### TASK OBJECTIVE
Exactly and only the lines from the one containing "# links that" through the one containing "record = json.load(file)" are to be repeated, both ends included.

### DATASET CONTENT
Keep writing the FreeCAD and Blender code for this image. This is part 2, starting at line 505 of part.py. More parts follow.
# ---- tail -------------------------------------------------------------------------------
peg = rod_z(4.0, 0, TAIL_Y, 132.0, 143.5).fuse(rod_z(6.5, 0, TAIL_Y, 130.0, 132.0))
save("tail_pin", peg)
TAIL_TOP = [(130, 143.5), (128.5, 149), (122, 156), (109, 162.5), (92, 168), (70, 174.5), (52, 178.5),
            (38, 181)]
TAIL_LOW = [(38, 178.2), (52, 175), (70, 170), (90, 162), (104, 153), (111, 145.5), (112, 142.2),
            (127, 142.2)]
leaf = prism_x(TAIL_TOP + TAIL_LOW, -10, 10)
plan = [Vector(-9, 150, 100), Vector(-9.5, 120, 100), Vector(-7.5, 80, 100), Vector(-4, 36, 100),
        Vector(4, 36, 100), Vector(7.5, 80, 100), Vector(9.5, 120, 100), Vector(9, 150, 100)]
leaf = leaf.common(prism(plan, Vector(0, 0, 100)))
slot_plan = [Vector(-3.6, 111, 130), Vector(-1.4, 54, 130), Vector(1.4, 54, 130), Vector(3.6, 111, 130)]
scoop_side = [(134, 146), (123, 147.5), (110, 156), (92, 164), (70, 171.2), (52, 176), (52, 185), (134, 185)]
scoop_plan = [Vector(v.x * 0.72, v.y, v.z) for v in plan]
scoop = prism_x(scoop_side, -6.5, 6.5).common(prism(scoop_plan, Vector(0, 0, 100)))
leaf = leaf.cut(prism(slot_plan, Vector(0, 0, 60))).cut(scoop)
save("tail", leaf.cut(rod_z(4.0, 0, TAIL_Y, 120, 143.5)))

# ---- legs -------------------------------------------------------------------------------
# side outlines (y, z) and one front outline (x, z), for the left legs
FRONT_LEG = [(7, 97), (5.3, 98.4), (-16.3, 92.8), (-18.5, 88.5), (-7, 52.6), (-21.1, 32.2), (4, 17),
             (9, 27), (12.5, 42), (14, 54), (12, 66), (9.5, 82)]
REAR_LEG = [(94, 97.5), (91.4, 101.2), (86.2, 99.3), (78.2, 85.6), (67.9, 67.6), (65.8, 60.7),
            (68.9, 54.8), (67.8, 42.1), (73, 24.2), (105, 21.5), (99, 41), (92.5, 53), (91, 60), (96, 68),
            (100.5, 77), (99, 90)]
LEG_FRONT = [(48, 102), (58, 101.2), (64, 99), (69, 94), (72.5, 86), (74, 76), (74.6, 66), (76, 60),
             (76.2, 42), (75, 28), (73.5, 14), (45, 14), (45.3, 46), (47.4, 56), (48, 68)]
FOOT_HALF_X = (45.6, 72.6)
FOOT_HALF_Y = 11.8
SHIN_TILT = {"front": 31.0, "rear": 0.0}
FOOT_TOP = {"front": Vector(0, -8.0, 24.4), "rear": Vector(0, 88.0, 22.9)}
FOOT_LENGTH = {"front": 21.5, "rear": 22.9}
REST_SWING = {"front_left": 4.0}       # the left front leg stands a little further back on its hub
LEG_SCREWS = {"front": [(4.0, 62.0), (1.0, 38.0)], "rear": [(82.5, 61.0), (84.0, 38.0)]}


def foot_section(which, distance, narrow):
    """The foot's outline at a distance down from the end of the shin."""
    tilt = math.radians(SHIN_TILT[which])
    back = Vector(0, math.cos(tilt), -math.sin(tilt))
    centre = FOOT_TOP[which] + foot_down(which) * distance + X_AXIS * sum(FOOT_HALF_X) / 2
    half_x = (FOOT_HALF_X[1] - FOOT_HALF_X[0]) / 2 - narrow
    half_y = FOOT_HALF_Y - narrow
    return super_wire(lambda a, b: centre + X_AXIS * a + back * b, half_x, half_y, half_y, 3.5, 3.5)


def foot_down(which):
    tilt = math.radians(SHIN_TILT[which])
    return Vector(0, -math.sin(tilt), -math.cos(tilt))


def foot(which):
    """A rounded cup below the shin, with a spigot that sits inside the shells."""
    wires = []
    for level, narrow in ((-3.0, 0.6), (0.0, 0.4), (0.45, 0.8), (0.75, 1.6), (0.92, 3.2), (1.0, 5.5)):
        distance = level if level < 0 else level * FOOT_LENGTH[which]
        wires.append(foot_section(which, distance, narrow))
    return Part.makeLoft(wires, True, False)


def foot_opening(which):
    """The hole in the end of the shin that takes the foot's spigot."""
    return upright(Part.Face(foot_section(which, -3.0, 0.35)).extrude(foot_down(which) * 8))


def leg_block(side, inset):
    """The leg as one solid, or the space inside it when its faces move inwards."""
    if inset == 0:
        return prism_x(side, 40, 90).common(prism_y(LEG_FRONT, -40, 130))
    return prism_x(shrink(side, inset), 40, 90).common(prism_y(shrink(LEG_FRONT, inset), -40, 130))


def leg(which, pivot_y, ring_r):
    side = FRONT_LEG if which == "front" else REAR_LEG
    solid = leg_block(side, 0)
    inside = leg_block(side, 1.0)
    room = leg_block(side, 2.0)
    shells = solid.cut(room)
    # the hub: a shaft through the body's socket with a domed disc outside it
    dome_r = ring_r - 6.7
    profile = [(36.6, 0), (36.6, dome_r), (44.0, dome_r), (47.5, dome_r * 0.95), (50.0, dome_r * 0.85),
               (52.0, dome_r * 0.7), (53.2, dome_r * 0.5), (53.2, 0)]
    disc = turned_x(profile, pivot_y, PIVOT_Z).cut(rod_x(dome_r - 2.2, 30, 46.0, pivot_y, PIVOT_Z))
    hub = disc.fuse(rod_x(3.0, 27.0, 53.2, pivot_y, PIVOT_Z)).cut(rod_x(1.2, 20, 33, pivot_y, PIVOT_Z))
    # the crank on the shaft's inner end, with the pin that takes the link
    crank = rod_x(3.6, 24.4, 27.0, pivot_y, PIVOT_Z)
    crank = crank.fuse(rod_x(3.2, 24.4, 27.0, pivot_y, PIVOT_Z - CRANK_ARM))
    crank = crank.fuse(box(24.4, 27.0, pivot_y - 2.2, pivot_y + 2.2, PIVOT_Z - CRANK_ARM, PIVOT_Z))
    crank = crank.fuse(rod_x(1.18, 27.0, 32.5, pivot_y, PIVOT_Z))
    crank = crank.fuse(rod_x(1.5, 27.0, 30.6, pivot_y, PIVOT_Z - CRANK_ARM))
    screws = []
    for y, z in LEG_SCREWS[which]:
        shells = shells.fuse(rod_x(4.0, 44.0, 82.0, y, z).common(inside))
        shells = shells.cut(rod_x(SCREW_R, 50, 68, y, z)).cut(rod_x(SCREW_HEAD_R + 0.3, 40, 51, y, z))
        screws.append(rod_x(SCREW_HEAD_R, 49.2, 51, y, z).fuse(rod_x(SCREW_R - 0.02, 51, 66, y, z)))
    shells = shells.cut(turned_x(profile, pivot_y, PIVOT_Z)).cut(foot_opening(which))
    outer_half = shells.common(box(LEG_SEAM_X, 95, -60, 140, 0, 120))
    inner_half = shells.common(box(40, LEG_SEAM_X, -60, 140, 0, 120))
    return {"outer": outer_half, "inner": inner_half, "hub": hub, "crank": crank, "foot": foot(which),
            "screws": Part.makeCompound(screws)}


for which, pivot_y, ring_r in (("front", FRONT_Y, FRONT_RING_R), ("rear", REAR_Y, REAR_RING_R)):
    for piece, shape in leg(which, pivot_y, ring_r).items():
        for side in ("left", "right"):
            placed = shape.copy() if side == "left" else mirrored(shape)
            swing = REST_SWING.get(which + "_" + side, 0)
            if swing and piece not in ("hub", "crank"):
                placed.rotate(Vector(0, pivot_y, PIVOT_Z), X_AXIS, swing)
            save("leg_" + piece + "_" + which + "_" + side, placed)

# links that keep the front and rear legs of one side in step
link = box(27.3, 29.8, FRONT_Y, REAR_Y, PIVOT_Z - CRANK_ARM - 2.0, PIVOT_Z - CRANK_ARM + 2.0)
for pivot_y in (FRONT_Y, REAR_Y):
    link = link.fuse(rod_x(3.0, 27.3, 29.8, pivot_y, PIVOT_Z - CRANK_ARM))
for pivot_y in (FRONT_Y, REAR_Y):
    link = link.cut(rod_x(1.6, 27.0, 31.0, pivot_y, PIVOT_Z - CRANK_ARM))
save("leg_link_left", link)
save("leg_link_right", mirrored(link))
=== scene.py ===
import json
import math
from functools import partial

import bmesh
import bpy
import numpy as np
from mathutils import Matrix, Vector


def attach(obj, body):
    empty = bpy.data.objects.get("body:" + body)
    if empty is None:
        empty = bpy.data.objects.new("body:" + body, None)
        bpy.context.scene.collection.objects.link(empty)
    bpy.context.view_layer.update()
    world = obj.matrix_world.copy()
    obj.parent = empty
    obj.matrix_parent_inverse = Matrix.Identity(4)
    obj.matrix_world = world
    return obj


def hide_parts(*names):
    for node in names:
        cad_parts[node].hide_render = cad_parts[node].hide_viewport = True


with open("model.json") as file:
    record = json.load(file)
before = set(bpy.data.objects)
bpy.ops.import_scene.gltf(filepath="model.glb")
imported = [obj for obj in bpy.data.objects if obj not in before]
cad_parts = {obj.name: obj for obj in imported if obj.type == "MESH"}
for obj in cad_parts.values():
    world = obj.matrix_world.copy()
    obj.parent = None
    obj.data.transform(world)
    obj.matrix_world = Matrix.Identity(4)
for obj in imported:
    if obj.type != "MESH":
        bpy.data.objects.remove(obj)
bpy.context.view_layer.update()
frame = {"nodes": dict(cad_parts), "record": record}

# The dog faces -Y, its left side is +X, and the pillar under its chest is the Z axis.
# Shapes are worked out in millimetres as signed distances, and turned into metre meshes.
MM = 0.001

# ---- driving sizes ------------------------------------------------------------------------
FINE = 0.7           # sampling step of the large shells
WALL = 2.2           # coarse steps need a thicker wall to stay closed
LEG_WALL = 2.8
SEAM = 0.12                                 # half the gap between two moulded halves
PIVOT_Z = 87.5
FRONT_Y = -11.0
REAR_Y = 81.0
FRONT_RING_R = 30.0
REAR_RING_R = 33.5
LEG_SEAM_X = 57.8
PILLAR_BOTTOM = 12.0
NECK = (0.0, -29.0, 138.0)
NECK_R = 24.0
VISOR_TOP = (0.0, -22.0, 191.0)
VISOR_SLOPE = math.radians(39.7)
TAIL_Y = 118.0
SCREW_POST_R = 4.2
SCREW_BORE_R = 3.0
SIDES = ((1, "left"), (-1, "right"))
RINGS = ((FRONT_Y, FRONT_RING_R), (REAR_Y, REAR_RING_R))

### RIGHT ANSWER
# links that keep the front and rear legs of one side in step
link = box(27.3, 29.8, FRONT_Y, REAR_Y, PIVOT_Z - CRANK_ARM - 2.0, PIVOT_Z - CRANK_ARM + 2.0)
for pivot_y in (FRONT_Y, REAR_Y):
    link = link.fuse(rod_x(3.0, 27.3, 29.8, pivot_y, PIVOT_Z - CRANK_ARM))
for pivot_y in (FRONT_Y, REAR_Y):
    link = link.cut(rod_x(1.6, 27.0, 31.0, pivot_y, PIVOT_Z - CRANK_ARM))
save("leg_link_left", link)
save("leg_link_right", mirrored(link))
=== scene.py ===
import json
import math
from functools import partial

import bmesh
import bpy
import numpy as np
from mathutils import Matrix, Vector


def attach(obj, body):
    empty = bpy.data.objects.get("body:" + body)
    if empty is None:
        empty = bpy.data.objects.new("body:" + body, None)
        bpy.context.scene.collection.objects.link(empty)
    bpy.context.view_layer.update()
    world = obj.matrix_world.copy()
    obj.parent = empty
    obj.matrix_parent_inverse = Matrix.Identity(4)
    obj.matrix_world = world
    return obj


def hide_parts(*names):
    for node in names:
        cad_parts[node].hide_render = cad_parts[node].hide_viewport = True


with open("model.json") as file:
    record = json.load(file)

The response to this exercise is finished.